ROGUE WANDERER: Show me to the nearest yurt
Published 7:00 am Thursday, October 31, 2024
- Peggy Dover mug
I think I waited too long to start looking for a yurt. Yet here we are, a few days from The Long-Endured Big Outcome, and I want to hide out with a family-sized bag of chips, the cat boys and the Good Book.
In the search for the great escape, I discovered some darn sweet yurts without wi-fi and with bunk beds. I’ve always loved a good bunk bed, ever opting for the second story in case of a cave-in. Plus, if a bear should find his way inside, I figure he’ll go for the low sleeping fruit.
It’s fun to say “yurt.” It comes from the Russian word, yurta, which was apparently too hard to pronounce.
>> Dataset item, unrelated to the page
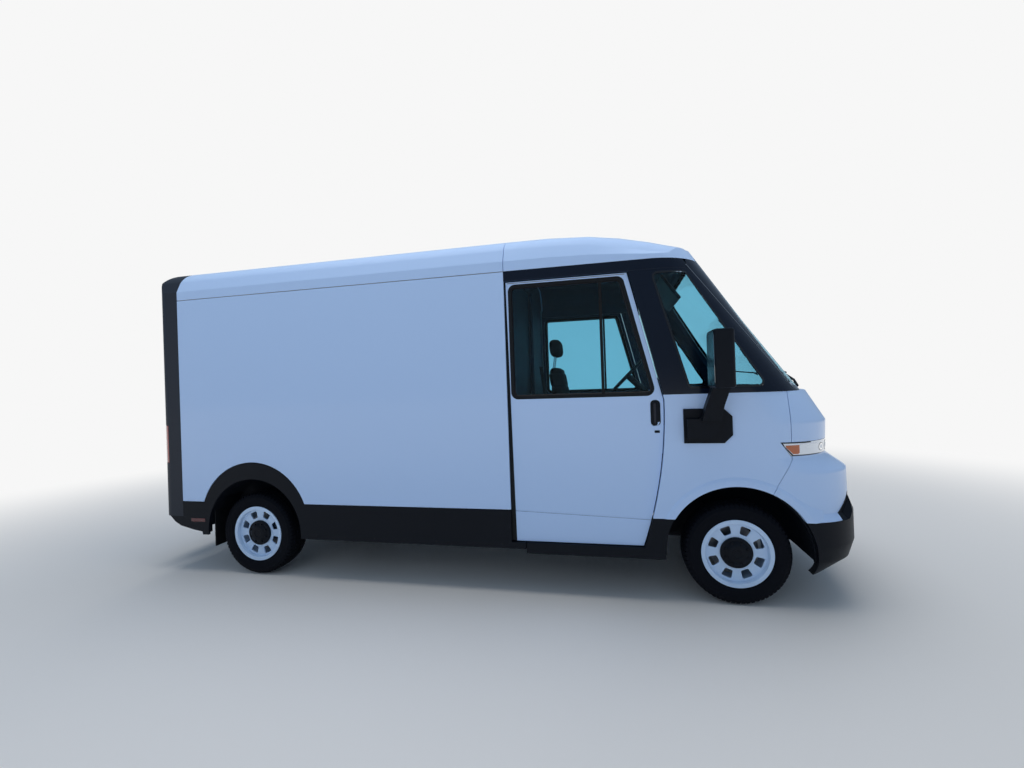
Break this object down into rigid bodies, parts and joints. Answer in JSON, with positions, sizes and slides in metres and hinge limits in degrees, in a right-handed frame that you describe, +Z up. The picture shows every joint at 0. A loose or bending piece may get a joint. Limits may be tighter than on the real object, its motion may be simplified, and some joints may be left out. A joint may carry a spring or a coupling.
{
  "type": "delivery van",
  "caption": "Tall electric walk-in delivery van with sliding side doors, hinged rear doors, a raked windscreen and steered front wheels.",
  "frame": {"origin": "on the ground under the middle of the overall length and width", "axes": "+X forward, +Y to the van's left, +Z up"},
  "size_m": [6.008, 2.752, 2.7449],
  "materials": {
    "body_paint": "gloss",
    "roof_skin": "satin",
    "black_trim": "satin",
    "rear_grey": "satin",
    "cab_glass": "clear",
    "tyre_rubber": "matte",
    "soft_rubber": "matte",
    "rim_paint": "satin",
    "chassis_black": "satin",
    "battery_case": "matte",
    "cast_parts": "rough",
    "lamp_lens": "gloss",
    "tail_lens": "gloss",
    "cab_plastic": "matte",
    "lining": "matte",
    "deck": "matte",
    "seat_cloth": "matte"
  },
  "bodies": {
    "van_body": {"cargo_sides": "body_paint", "fenders": "body_paint", "nose_panel": "body_paint", "roof_panel": "roof_skin", "roof_cap": "roof_skin", "cant_rails": "black_trim", "sill_panels": "black_trim", "front_bumper": "black_trim", "lower_grille": "black_trim", "mirrors": "black_trim", "door_steps": "black_trim", "cowl": "black_trim", "cab_pillars": "black_trim", "wheel_housings": "black_trim", "rear_wheel_housings": "black_trim", "rear_frame": "rear_grey", "windscreen": "cab_glass", "quarter_glass": "cab_glass", "mud_flaps": "soft_rubber", "chassis_rails": "chassis_black", "cross_members": "chassis_black", "rear_step": "chassis_black", "firewall": "chassis_black", "seat_base": "chassis_black", "battery_pack": "battery_case", "rear_axle": "cast_parts", "front_suspension": "cast_parts", "headlamps": "lamp_lens", "tail_lamps": "tail_lens", "dashboard": "cab_plastic", "steering_wheel": "cab_plastic", "cargo_linings": "lining", "bulkhead": "lining", "floor": "deck", "seat_cushion": "seat_cloth", "seat_back": "seat_cloth"},
    "door_right": {"side_door_right": "body_paint", "side_door_trim_right": "black_trim", "side_door_glass_right": "cab_glass"},
    "door_left": {"side_door_left": "body_paint", "side_door_trim_left": "black_trim", "side_door_glass_left": "cab_glass"},
    "back_door_right": {"rear_door_right": "body_paint", "rear_door_glass_right": "cab_glass"},
    "back_door_left": {"rear_door_left": "body_paint", "rear_door_glass_left": "cab_glass"},
    "inner_door": {"bulkhead_door": "lining"},
    "steer_right": {"knuckle_right": "cast_parts"},
    "steer_left": {"knuckle_left": "cast_parts"},
    "wheel_front_right": {"rim_front_right": "rim_paint", "tyre_front_right": "tyre_rubber"},
    "wheel_front_left": {"rim_front_left": "rim_paint", "tyre_front_left": "tyre_rubber"},
    "wheel_rear_right": {"rim_rear_right": "rim_paint", "tyre_rear_right": "tyre_rubber"},
    "wheel_rear_left": {"rim_rear_left": "rim_paint", "tyre_rear_left": "tyre_rubber"}
  },
  "joints": [
    {"name": "side_door_right_slide", "type": "slide", "parent": "van_body", "child": "door_right", "axis": [-1, 0, 0], "range_m": [0, 0.85]},
    {"name": "side_door_left_slide", "type": "slide", "parent": "van_body", "child": "door_left", "axis": [-1, 0, 0], "range_m": [0, 0.85]},
    {"name": "rear_door_right_hinge", "type": "hinge", "parent": "van_body", "child": "back_door_right", "pos_m": [-2.797, -0.9, 1.57], "axis": [0, 0, 1], "range_deg": [0, 170]},
    {"name": "rear_door_left_hinge", "type": "hinge", "parent": "van_body", "child": "back_door_left", "pos_m": [-2.797, 0.9, 1.57], "axis": [0, 0, -1], "range_deg": [0, 170]},
    {"name": "bulkhead_door_slide", "type": "slide", "parent": "van_body", "child": "inner_door", "axis": [0, 1, 0], "range_m": [0, 0.56]},
    {"name": "steering_right", "type": "hinge", "parent": "van_body", "child": "steer_right", "pos_m": [2.066, -0.79, 0.356], "axis": [0, 0, 1], "range_deg": [-35, 35]},
    {"name": "steering_left", "type": "hinge", "parent": "van_body", "child": "steer_left", "pos_m": [2.066, 0.79, 0.356], "axis": [0, 0, 1], "range_deg": [-35, 35]},
    {"name": "wheel_front_right_spin", "type": "hinge", "parent": "steer_right", "child": "wheel_front_right", "pos_m": [2.066, -0.882, 0.356], "axis": [0, 1, 0], "continuous": true},
    {"name": "wheel_front_left_spin", "type": "hinge", "parent": "steer_left", "child": "wheel_front_left", "pos_m": [2.066, 0.882, 0.356], "axis": [0, 1, 0], "continuous": true},
    {"name": "wheel_rear_right_spin", "type": "hinge", "parent": "van_body", "child": "wheel_rear_right", "pos_m": [-1.82, -0.882, 0.356], "axis": [0, 1, 0], "continuous": true},
    {"name": "wheel_rear_left_spin", "type": "hinge", "parent": "van_body", "child": "wheel_rear_left", "pos_m": [-1.82, 0.882, 0.356], "axis": [0, 1, 0], "continuous": true}
  ],
  "couplings": [
    {"joint": "steering_left", "follows": "steering_right", "ratio": 1}
  ]
}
Nomads have been using them for thousands of years. They may have the right idea of moving along every so often — perhaps prior to the next election.
Yurt walls have cool geometric designs on the inside. Can a bear or cougar tear through a canvas wall if they smell turkey sandwiches?
I found a yurt I liked the look of located on the bank of the beautiful Umpqua River. It’s available year-round and isn’t way up in the mountains where the snow flies and Bigfoot hibernates. Reddit tells me that Squatch doesn’t hibernate, but migrates, presumably to lower terrain as the weather cools and to locate a cozy pub somewhere. So, bears may not be the only challenge to my chosen location. However, BF may join me in a game of gin rummy over a hot toddy, and he doesn’t give a wilderness woof about the election. Cricket and Eddie, who have a bad habit of reading over my shoulder as I work, have vetoed extending the welcome mat to Bigfoot, so he’s out. I will be certain to let you know when I do this.
The week ahead lies like a field of dread starting with Daylight Savings Time ending and darkness descending with a curtain of gloom about mid-day. The cats and I get confused because it’s growing dark about nap time, then we wake seemingly in the middle of the night, but I should be fixing dinner, or so they tell me. Oh, well. More time for telling stories around the campfire. The week then proceeds through Election Day for which I’ve stocked an arsenal of earplugs, then forward to a dental cleaning — the pleasantest of the lot. I’d take a dozen cleanings, even if they’re playing country music, if I knew the election would mark the end of the disgusting memes and rhetoric and we could settle down, stop sucking our thumbs and losing friends, behave like mature adults and accomplish something positive. When did that last occur? Every time I chance upon a speech from the two main contenders, they’re calling names or worse, making scary promises about what will happen if they’re elected.
Recently, I naively commented to friend Lynn, “I think we’ll all be glad when it’s over.” She aptly replied, “Oh, you think it will be over? Remember the last time?” Then, I did. You mean the bloviating and rabble-rousing could continue? Are we living in the Wild West? Where is Marshal Dillon?
I cast my ballot today. I took it to the Eagle Point library drop box. I’m confident that it will get to where it will be properly counted. Yesterday, I spent at least two hours poring over candidates and propositions —occasionally taking a break with a game of solitaire or watching “Leave it to Beaver” (what would Ward do?)— trying to use critical brain-power to arrive at the right fully-darkened oval. I always second guess myself afterward, but I did my best and exercised my privilege. As I walked my ballot to the box, I felt that sense of thankfulness and relief that we live in a free country and that my contribution to the Big One was over for another four years.
Meanwhile, it’s still beautiful autumn. The leaves are giving us a late show of turning, and a pair of gray squirrels are leaping through the trees, barking at Cricket and signaling winter ahead with their nut-gathering. And finally, the blessed rain.